Treating council like they blew their allowance on a chocolate bar is following a logical fallacy called 'post hoc, ergo propter hoc' (after this, therefore because of this) – in this case, the speaker believes that because we spent money on the Ponds, then found ourselves needing a new tax later on, we must need a new tax because we spent money on the Ponds.
It may look good at first blush, but it's absolutely naive rubbish.
And the foolishness of it goes well beyond just the numbers stated above. Council knew that foregoing the cost of the Ponds would not offset the costs of storm-water system work (in fact, it would have paid for less than 10 per cent of what we've identified in a single year), but they also knew that one of the only things that actually does have the potential to offset those costs is … wait for it … building the Ponds.
What's that, you say? But the Ponds cost money.
Yes they did. But it's simplistic, naive and … dare I say it ... stupid, to think you can treat a municipal budget they same way you would a household budget, in which money is either in the incoming or outgoing column, and never the twain shall meet.
Municipal budgeting is much more akin to business budgeting. Savvy, successful business owners spend money on things like advertising, curb appeal and community goodwill – all of which seem like losses; expenses, if you look at the budget line items – what any smart business person knows is that they are really investments (expenditures that will bring in money).
And so it is with the Ponds.
How can the city increase its revenue base without increasing your taxes or cutting your services? One way, and one way only: by attracting tourism, new residents and new business.
Attracting tourism injects money into the economy, making residents wealthier and the city more attractive to potential residents and businesses. As far as attracting tourism goes, the Ponds are a no-brainer. Until the Ponds, we were the only one of the tri-cities without riverside attraction, which was short-sighted in the extreme. You think a Calgary tourist who just drove nine hours to get here won't drive an extra 20 minutes to Trail or Nelson to enjoy a beautiful riverside park? Now they won't have to.
Tourists mean more businesses: restaurants, corner stores, etc.
More businesses mean more jobs, which mean more residents.
And the small businesses, in turn, attract big businesses.
Fortis building their new administration building here is going to be huge boon when it comes to this sort of expense (storm-water infrastructure) – commercial enterprises pay a significant portion of our tax base. Have you ever wondered why the big corporations never build their head offices in tiny little towns where the land is cheap and the tax rates are rock bottom? Simple. Their employees won't want to live there.
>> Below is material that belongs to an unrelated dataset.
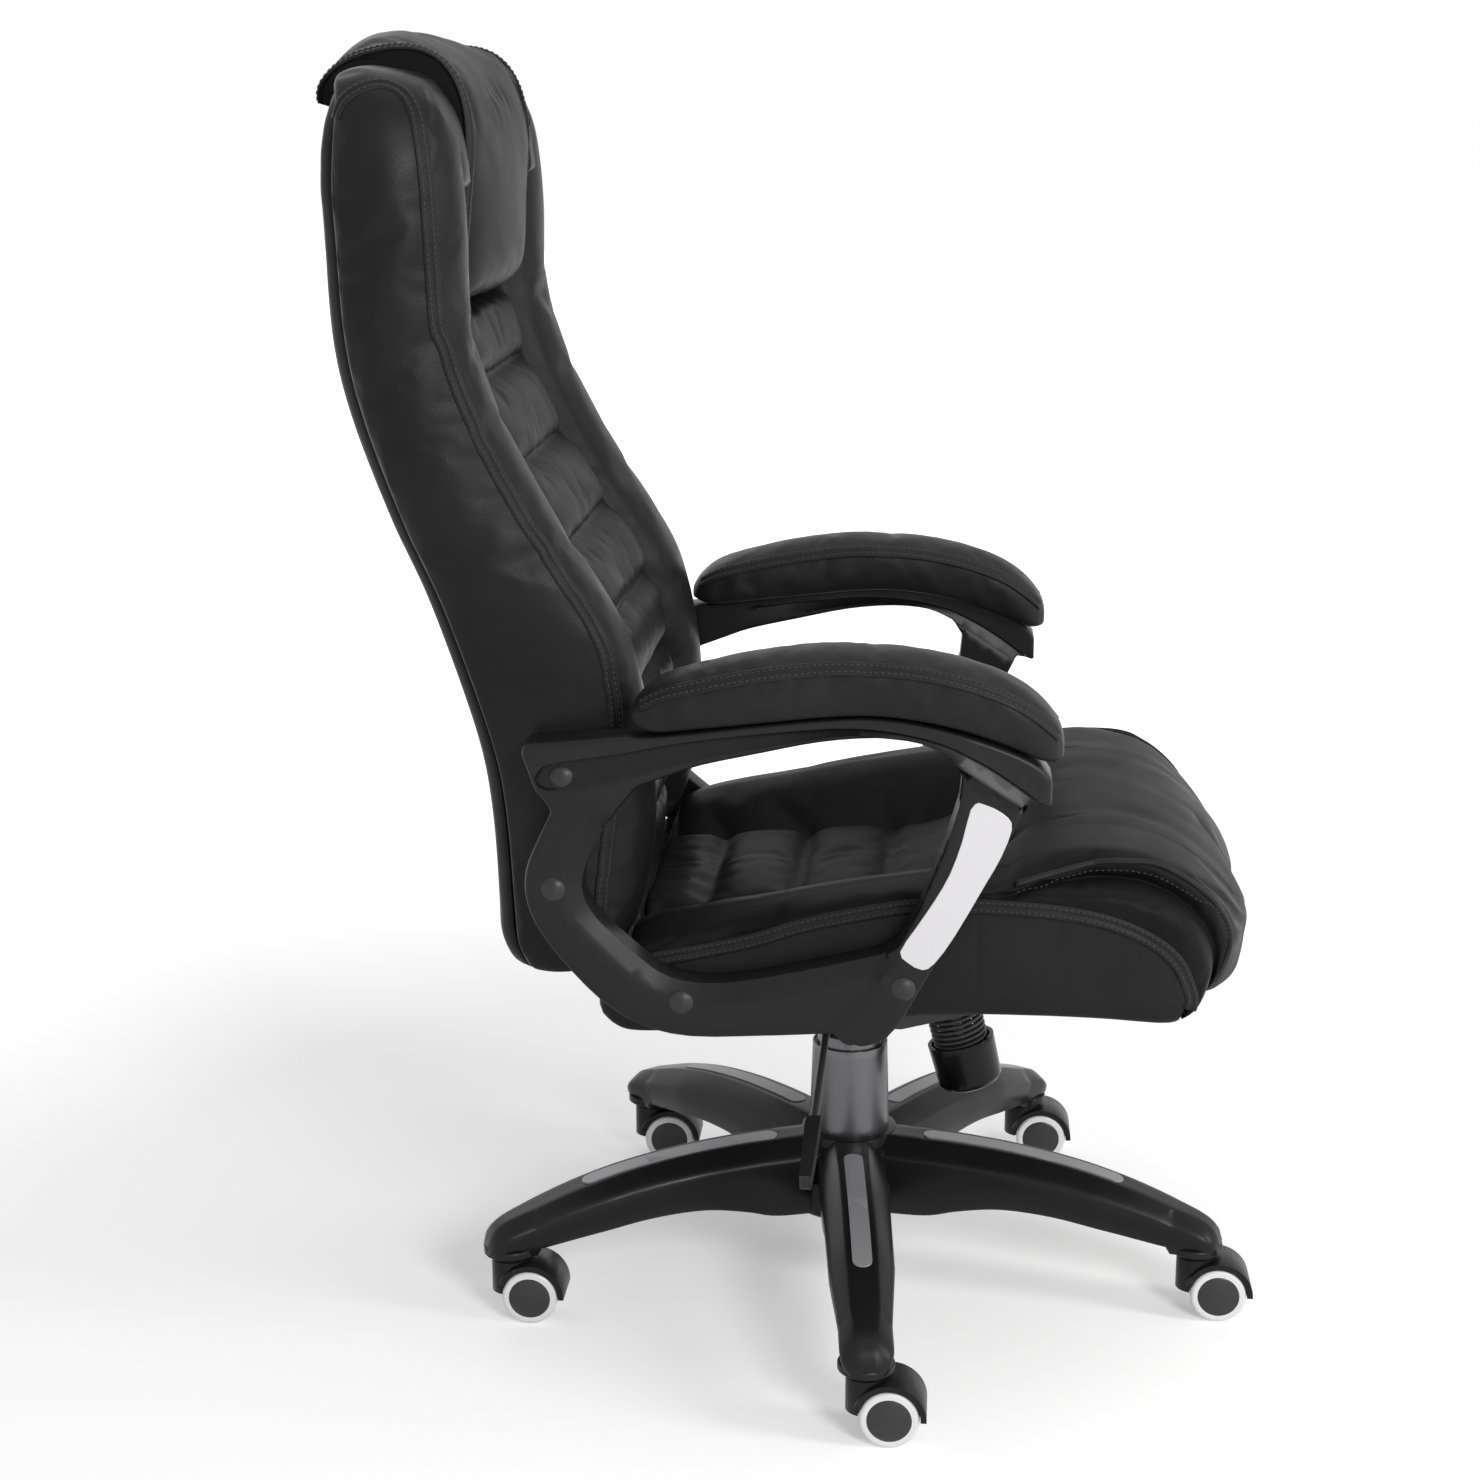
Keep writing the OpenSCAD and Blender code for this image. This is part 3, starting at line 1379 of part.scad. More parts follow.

The combination of appealing amenities like Millennium Ponds, as well as plenty of thriving service-oriented businesses brought to us by tourism, makes us very appealing to companies like Fortis.
It also makes it more appealing for existing people and businesses to invest back into their community (on a household level, think renovating their house instead of buying a holiday property elsewhere, thereby increasing their tax share … thus lowering everyone else's – including yours).
Millennium Ponds actually prove this point in terms of inspiring existing businesses to invest here – very little was going on down at that park before the Ponds. After the Ponds, we saw Celgar invest in a beautiful (and expensive) new pavilion, CBT offer $450,000 for Phase Two of the park upgrades, etc.
There's your real post hoc ergo propter hoc.
The prosperity we'll enjoy and build on for years to come will be, at least in part, because of that ever-so-wasteful $1.4 million spent on the Ponds.
The only intelligent way you could characterize that as council buying a shiny new toy would be if said toy prints money, and lots of it.
And even if I was wrong on all of this – and I'm not – there's one final argument to be made. Council is accountable to the people who elected them. Residents overwhelmingly identified having a riverside amenity as a priority. They overwhelmingly approved the plans for Millennium Ponds. Council followed their direction, as was right and proper, and which they are beholden to do.
If you really want to run with the 'shiny new toy' metaphor, let's do that – for residents to criticize and attack council now for building the Ponds is very much like a parent urging, encouraging, demanding that their child spend their money on a shiny new toy … then punishing them for it later.
Use whatever argument you like in opposition to the parcel tax – except this one. Mostly because using it will only make you look bad.